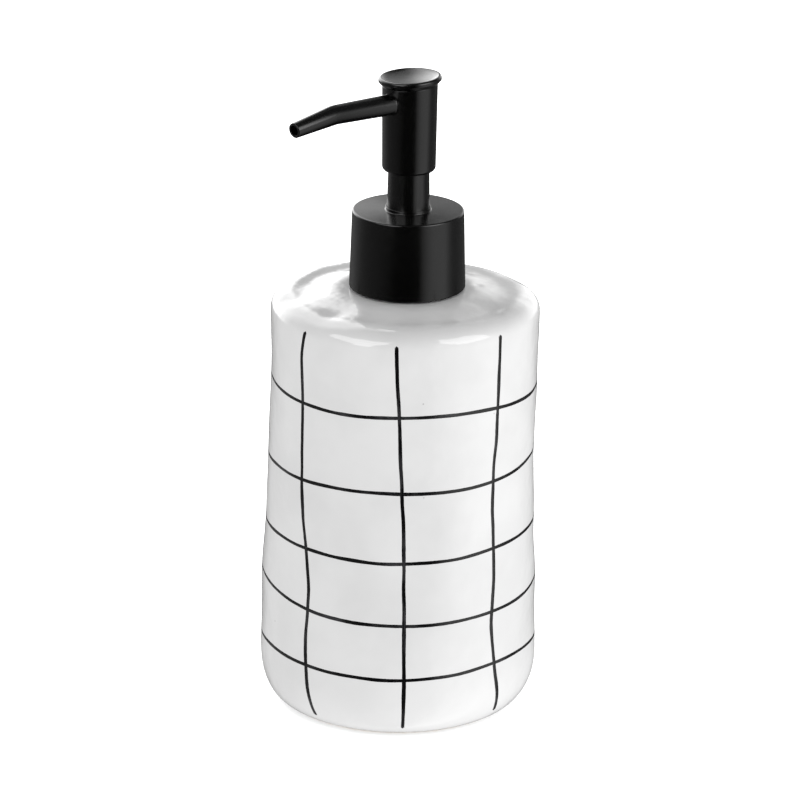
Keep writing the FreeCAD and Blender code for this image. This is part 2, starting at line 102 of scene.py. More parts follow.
class BottleSettings(bpy.types.PropertyGroup):
    """The hand-formed stoneware bottle."""
    height: size("Height", "Height of the flat land round the mouth", LAND_Z)
    belly: size("Belly radius", "Widest radius, near the foot", 39.6 * MM)
    belly_top: size("Belly top", "Height where the wall starts to draw in", 24 * MM)
    waist: size("Waist radius", "Radius under the shoulder", 38.2 * MM)
    waist_bottom: size("Waist bottom", "The wall keeps the waist radius above this height", 88 * MM)
    foot: size("Foot radius", "Edge of the flat underside", 30.6 * MM)
    foot_round: size("Foot round", "Height of the rounded foot", 15 * MM)
    shoulder_height: size("Shoulder height", "Height of the shoulder's round", 5.5 * MM)
    shoulder_width: size("Shoulder width", "Width of the shoulder's round", 7.5 * MM)
    shoulder_fall: size("Shoulder fall", "How far the top slopes down to the shoulder", 1.3 * MM)
    land: size("Land radius", "Radius of the flat land round the mouth", 17.82 * MM)
    mouth: size("Mouth radius", "Radius of the mouth's bore", 12 * MM)
    inner: size("Inner radius", "Radius of the hollow", 34.18 * MM)
    floor: size("Floor thickness", "Thickness of the bottle's floor", 5.5 * MM)
    roof: size("Roof thickness", "Thickness of the bottle's top", 6 * MM)
    inner_round: size("Inner round", "Round between the hollow's wall and its ends", 10 * MM)
    squareness: share("Squareness", "2 gives elliptical rounds, more gives squarer ones", 2.3)
    lean_top: size("Lean at the top", "The clay body's offset from the pump's axis", 0.4 * MM)
    lean_foot: size("Lean at the foot", "The clay body's offset from the pump's axis", 1.55 * MM)
    lean_angle: turn("Lean direction", "Direction of that offset", 225)
    wave: size("Wall wave", "Unevenness of the hand-worked wall", 0.22 * MM)
    ripple: size("Ripple", "Finger marks left in the clay under the glaze", 0.22 * MM)
    ripple_width: size("Ripple width", "Distance between the finger marks", 16 * MM)
    dip: size("Top dip", "The top sinks this far on one side", 1.2 * MM)
    dip_angle: turn("Dip direction", "The side on which the top sinks", 135)
    front: turn("Front", "Direction from which bearings on the bottle count", -45)


class PaintSettings(bpy.types.PropertyGroup):
    """The brushed black lines."""
    width: size("Line width", "Width of a brushed line", 1.12 * MM)
    proud: size("Line height", "How far the paint stands on the glaze", 0.05 * MM)
    unsteady: share("Unsteadiness", "How much a line's width varies", 0.16)
    colour: tint("Paint", "Iron-black underglaze where it lies thick", "#0d0d0e")
    thin_colour: tint("Thin paint", "The same paint where the brush ran dry", "#3c3c3e")


class PumpSettings(bpy.types.PropertyGroup):
    """The moulded pump."""
    closure_top_radius: size("Closure top radius", "The closure narrows to this at its top", 15.92 * MM)
    closure_cavity: size("Closure cavity", "Radius of the closure's hollow", 14.9 * MM)
    closure_plate: size("Closure plate", "Thickness of the closure's top", 1.2 * MM)
    closure_edge: size("Closure edge", "Round of the closure's top edge", 0.5 * MM)
    bead_height: size("Bead height", "Height of the little rim round the tower", 1.0 * MM)
    bead: size("Bead width", "Width of that rim", 0.26 * MM)
    tower_base: size("Tower base radius", "Tower radius where it leaves the closure", 6.1 * MM)
    tower_top: size("Tower top radius", "Tower radius at its top", 5.79 * MM)
    tower_bore: size("Tower bore", "Radius of the tower's bore", 4.3 * MM)
    tower_pocket: size("Wiper pocket radius", "Pocket in the tower's top for the wiper", 4.9 * MM)
    pocket_depth: size("Wiper pocket depth", "Depth of that pocket", 2 * MM)
    flange: size("Flange thickness", "Thickness of the tower's flange", 1.6 * MM)
    skirt: size("Skirt radius", "Radius of the tower's skirt under its flange", 6.45 * MM)
    head_radius: size("Head radius", "Radius of the head near its lower edge", 7.61 * MM)
    head_top: size("Head top radius", "Radius of the head under its cap", 7.86 * MM)
    head_edge: size("Head edge", "Round of the head's lower edge", 1.29 * MM)
    head_lip: size("Head lip", "Radius of the head's lower opening", 6.27 * MM)
    head_cavity: size("Head cavity", "Radius of the head's hollow", 6.47 * MM)
    cap_plane: size("Cap plane", "Height of the join between head and cap", 183.8 * MM)
    cap_radius: size("Cap radius", "Radius of the cap", 8.93 * MM)
    cap_thickness: size("Cap thickness", "Height of the cap above the head", 2.4 * MM)
    cap_cone: size("Cap cone", "The cap widens over this height", 1.15 * MM)
    cap_dish: size("Cap dish", "How far the cap's face is hollowed", 0.7 * MM)
    cap_rim: size("Cap rim", "Width of the rim round the dish", 0.9 * MM)
    cap_plug: size("Cap plug", "How far the cap reaches into the head", 0.8 * MM)
    cap_tilt: turn("Cap tilt", "Tilt of the cap", 2.9)
    cap_low_side: turn("Cap low side", "Direction of the cap's low side", 225)
    spout_height: size("Spout height", "Height where the spout's line meets the axis", 178.8 * MM)
    spout_rise: turn("Spout rise", "Slope of the spout's first run", 3.3)
    spout_fall: turn("Spout fall", "Slope of the spout's last run", 6.1)
    spout_corner: size("Spout corner", "Distance of the spout's bend from the axis", 30 * MM)
    spout_reach: size("Spout reach", "Distance of the spout's end from the axis", 44.9 * MM)
    spout_bend: size("Spout bend radius", "Radius of the spout's bend", 18 * MM)
    spout_root: size("Spout root radius", "Radius where the spout leaves the head", 3.0 * MM)
    spout_middle: size("Spout middle radius", "Radius at the bend", 2.77 * MM)
    spout_tip: size("Spout tip radius", "Radius at the end", 2.18 * MM)
    spout_bore: size("Spout bore", "Radius of the spout's bore", 1.45 * MM)
    spout_start: size("Spout start", "Distance of the spout's inner end from the axis", 4.6 * MM)
    spout_flare: size("Spout flare", "The small fillet where the spout leaves the head", 0.22 * MM)
    spout_lip: size("Spout lip", "Round of the spout's outer edge", 0.28 * MM)
    spout_hollow: size("Spout hollow", "How deep the bore is shown", 14 * MM)
    travel: size("Travel", "How far the head can be pressed", 10 * MM)
    wire: size("Spring wire radius", "Half the thickness of the spring's wire", 0.45 * MM)
    coils: bpy.props.IntProperty(name="Spring coils", description="Turns of the spring", default=7)


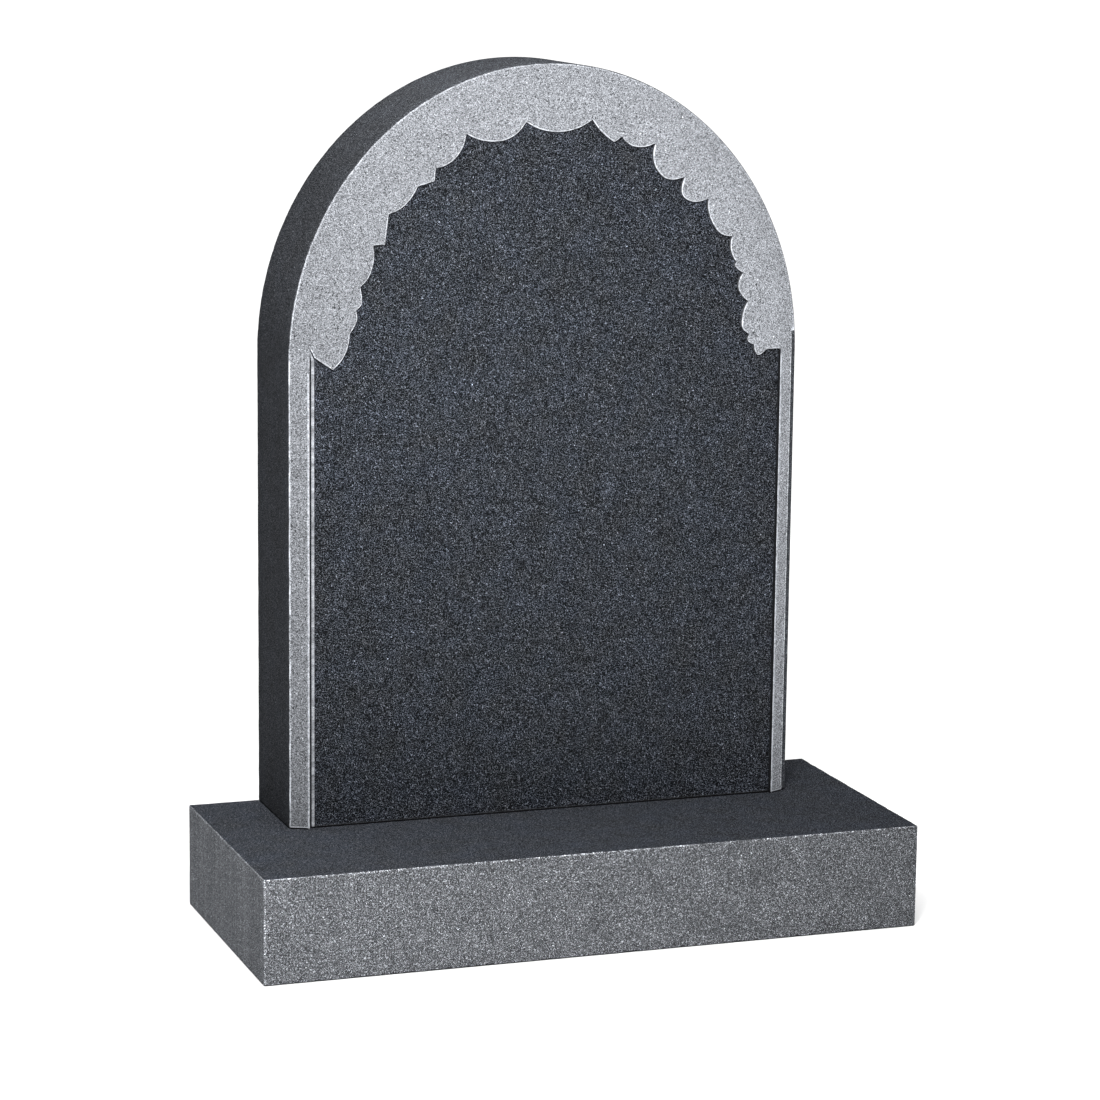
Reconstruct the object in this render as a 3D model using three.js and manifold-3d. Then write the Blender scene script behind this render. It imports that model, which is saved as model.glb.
================
YOUR TASK —
Quote the data in full, keeping each word unchanged.

ANSWER FOR THIS EXERCISE —
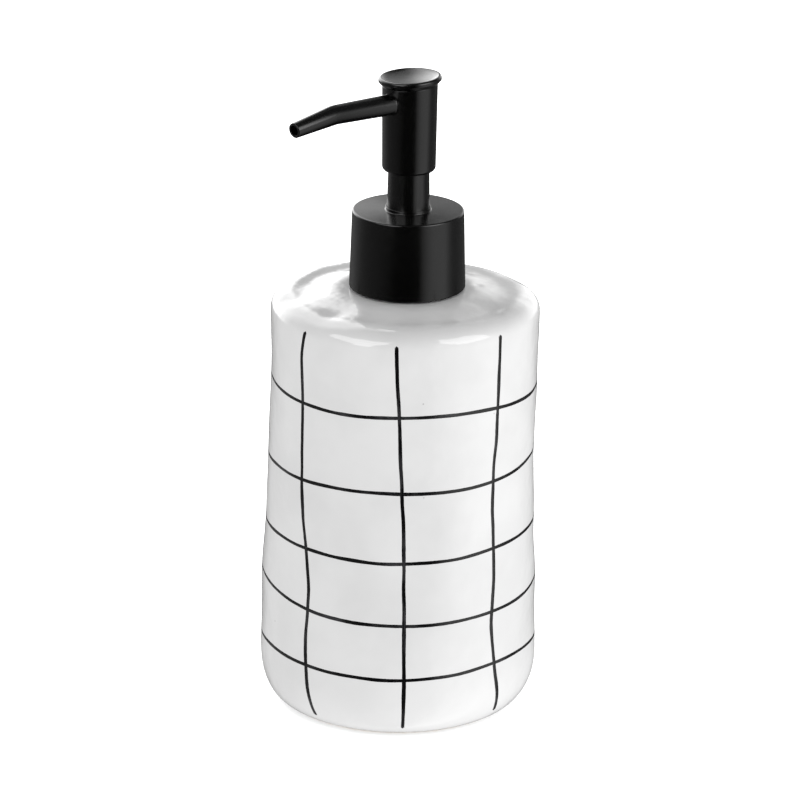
Keep writing the FreeCAD and Blender code for this image. This is part 2, starting at line 102 of scene.py. More parts follow.
class BottleSettings(bpy.types.PropertyGroup):
    """The hand-formed stoneware bottle."""
    height: size("Height", "Height of the flat land round the mouth", LAND_Z)
    belly: size("Belly radius", "Widest radius, near the foot", 39.6 * MM)
    belly_top: size("Belly top", "Height where the wall starts to draw in", 24 * MM)
    waist: size("Waist radius", "Radius under the shoulder", 38.2 * MM)
    waist_bottom: size("Waist bottom", "The wall keeps the waist radius above this height", 88 * MM)
    foot: size("Foot radius", "Edge of the flat underside", 30.6 * MM)
    foot_round: size("Foot round", "Height of the rounded foot", 15 * MM)
    shoulder_height: size("Shoulder height", "Height of the shoulder's round", 5.5 * MM)
    shoulder_width: size("Shoulder width", "Width of the shoulder's round", 7.5 * MM)
    shoulder_fall: size("Shoulder fall", "How far the top slopes down to the shoulder", 1.3 * MM)
    land: size("Land radius", "Radius of the flat land round the mouth", 17.82 * MM)
    mouth: size("Mouth radius", "Radius of the mouth's bore", 12 * MM)
    inner: size("Inner radius", "Radius of the hollow", 34.18 * MM)
    floor: size("Floor thickness", "Thickness of the bottle's floor", 5.5 * MM)
    roof: size("Roof thickness", "Thickness of the bottle's top", 6 * MM)
    inner_round: size("Inner round", "Round between the hollow's wall and its ends", 10 * MM)
    squareness: share("Squareness", "2 gives elliptical rounds, more gives squarer ones", 2.3)
    lean_top: size("Lean at the top", "The clay body's offset from the pump's axis", 0.4 * MM)
    lean_foot: size("Lean at the foot", "The clay body's offset from the pump's axis", 1.55 * MM)
    lean_angle: turn("Lean direction", "Direction of that offset", 225)
    wave: size("Wall wave", "Unevenness of the hand-worked wall", 0.22 * MM)
    ripple: size("Ripple", "Finger marks left in the clay under the glaze", 0.22 * MM)
    ripple_width: size("Ripple width", "Distance between the finger marks", 16 * MM)
    dip: size("Top dip", "The top sinks this far on one side", 1.2 * MM)
    dip_angle: turn("Dip direction", "The side on which the top sinks", 135)
    front: turn("Front", "Direction from which bearings on the bottle count", -45)


class PaintSettings(bpy.types.PropertyGroup):
    """The brushed black lines."""
    width: size("Line width", "Width of a brushed line", 1.12 * MM)
    proud: size("Line height", "How far the paint stands on the glaze", 0.05 * MM)
    unsteady: share("Unsteadiness", "How much a line's width varies", 0.16)
    colour: tint("Paint", "Iron-black underglaze where it lies thick", "#0d0d0e")
    thin_colour: tint("Thin paint", "The same paint where the brush ran dry", "#3c3c3e")


class PumpSettings(bpy.types.PropertyGroup):
    """The moulded pump."""
    closure_top_radius: size("Closure top radius", "The closure narrows to this at its top", 15.92 * MM)
    closure_cavity: size("Closure cavity", "Radius of the closure's hollow", 14.9 * MM)
    closure_plate: size("Closure plate", "Thickness of the closure's top", 1.2 * MM)
    closure_edge: size("Closure edge", "Round of the closure's top edge", 0.5 * MM)
    bead_height: size("Bead height", "Height of the little rim round the tower", 1.0 * MM)
    bead: size("Bead width", "Width of that rim", 0.26 * MM)
    tower_base: size("Tower base radius", "Tower radius where it leaves the closure", 6.1 * MM)
    tower_top: size("Tower top radius", "Tower radius at its top", 5.79 * MM)
    tower_bore: size("Tower bore", "Radius of the tower's bore", 4.3 * MM)
    tower_pocket: size("Wiper pocket radius", "Pocket in the tower's top for the wiper", 4.9 * MM)
    pocket_depth: size("Wiper pocket depth", "Depth of that pocket", 2 * MM)
    flange: size("Flange thickness", "Thickness of the tower's flange", 1.6 * MM)
    skirt: size("Skirt radius", "Radius of the tower's skirt under its flange", 6.45 * MM)
    head_radius: size("Head radius", "Radius of the head near its lower edge", 7.61 * MM)
    head_top: size("Head top radius", "Radius of the head under its cap", 7.86 * MM)
    head_edge: size("Head edge", "Round of the head's lower edge", 1.29 * MM)
    head_lip: size("Head lip", "Radius of the head's lower opening", 6.27 * MM)
    head_cavity: size("Head cavity", "Radius of the head's hollow", 6.47 * MM)
    cap_plane: size("Cap plane", "Height of the join between head and cap", 183.8 * MM)
    cap_radius: size("Cap radius", "Radius of the cap", 8.93 * MM)
    cap_thickness: size("Cap thickness", "Height of the cap above the head", 2.4 * MM)
    cap_cone: size("Cap cone", "The cap widens over this height", 1.15 * MM)
    cap_dish: size("Cap dish", "How far the cap's face is hollowed", 0.7 * MM)
    cap_rim: size("Cap rim", "Width of the rim round the dish", 0.9 * MM)
    cap_plug: size("Cap plug", "How far the cap reaches into the head", 0.8 * MM)
    cap_tilt: turn("Cap tilt", "Tilt of the cap", 2.9)
    cap_low_side: turn("Cap low side", "Direction of the cap's low side", 225)
    spout_height: size("Spout height", "Height where the spout's line meets the axis", 178.8 * MM)
    spout_rise: turn("Spout rise", "Slope of the spout's first run", 3.3)
    spout_fall: turn("Spout fall", "Slope of the spout's last run", 6.1)
    spout_corner: size("Spout corner", "Distance of the spout's bend from the axis", 30 * MM)
    spout_reach: size("Spout reach", "Distance of the spout's end from the axis", 44.9 * MM)
    spout_bend: size("Spout bend radius", "Radius of the spout's bend", 18 * MM)
    spout_root: size("Spout root radius", "Radius where the spout leaves the head", 3.0 * MM)
    spout_middle: size("Spout middle radius", "Radius at the bend", 2.77 * MM)
    spout_tip: size("Spout tip radius", "Radius at the end", 2.18 * MM)
    spout_bore: size("Spout bore", "Radius of the spout's bore", 1.45 * MM)
    spout_start: size("Spout start", "Distance of the spout's inner end from the axis", 4.6 * MM)
    spout_flare: size("Spout flare", "The small fillet where the spout leaves the head", 0.22 * MM)
    spout_lip: size("Spout lip", "Round of the spout's outer edge", 0.28 * MM)
    spout_hollow: size("Spout hollow", "How deep the bore is shown", 14 * MM)
    travel: size("Travel", "How far the head can be pressed", 10 * MM)
    wire: size("Spring wire radius", "Half the thickness of the spring's wire", 0.45 * MM)
    coils: bpy.props.IntProperty(name="Spring coils", description="Turns of the spring", default=7)


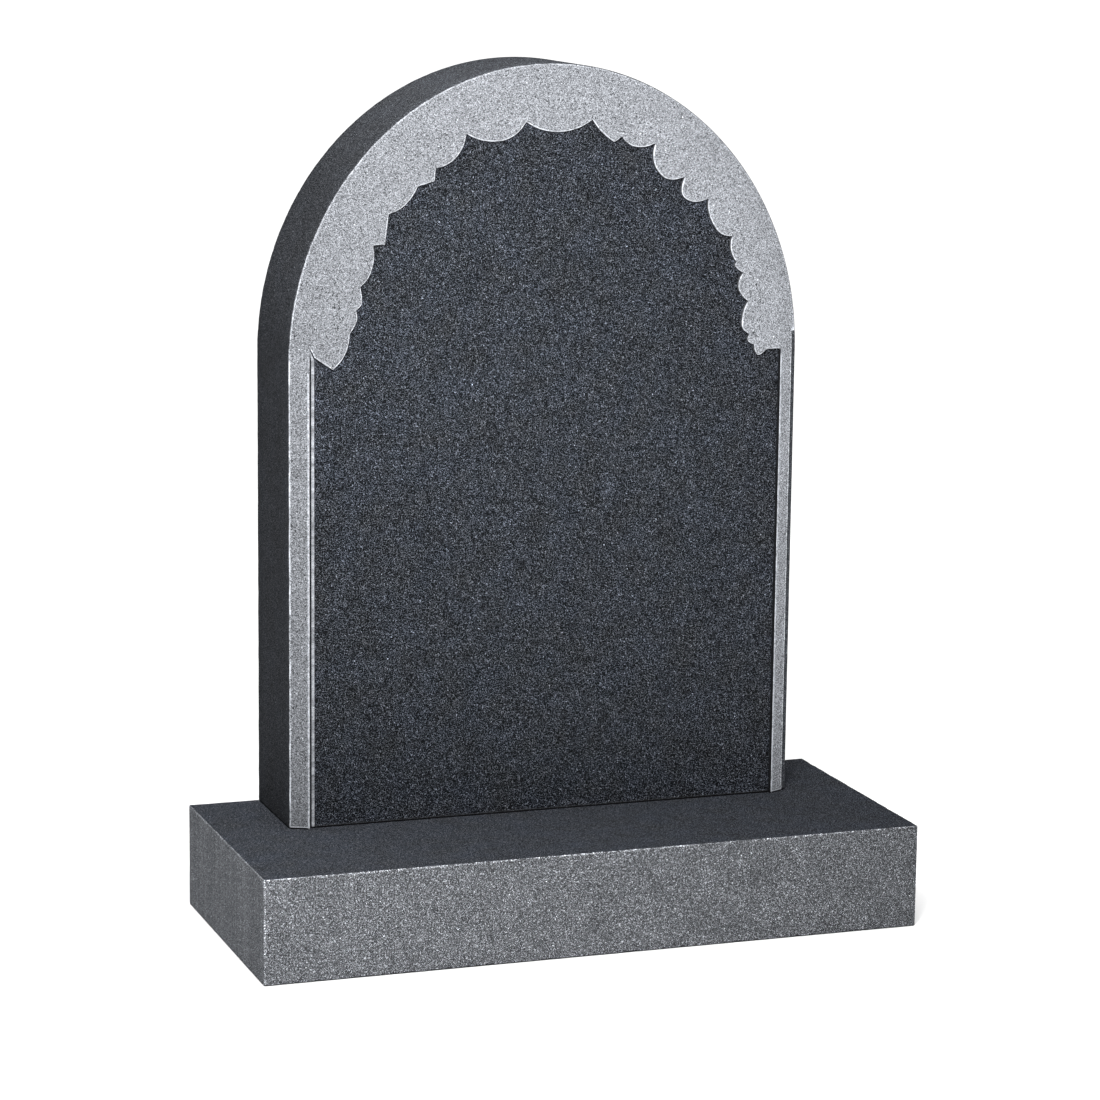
Reconstruct the object in this render as a 3D model using three.js and manifold-3d. Then write the Blender scene script behind this render. It imports that model, which is saved as model.glb.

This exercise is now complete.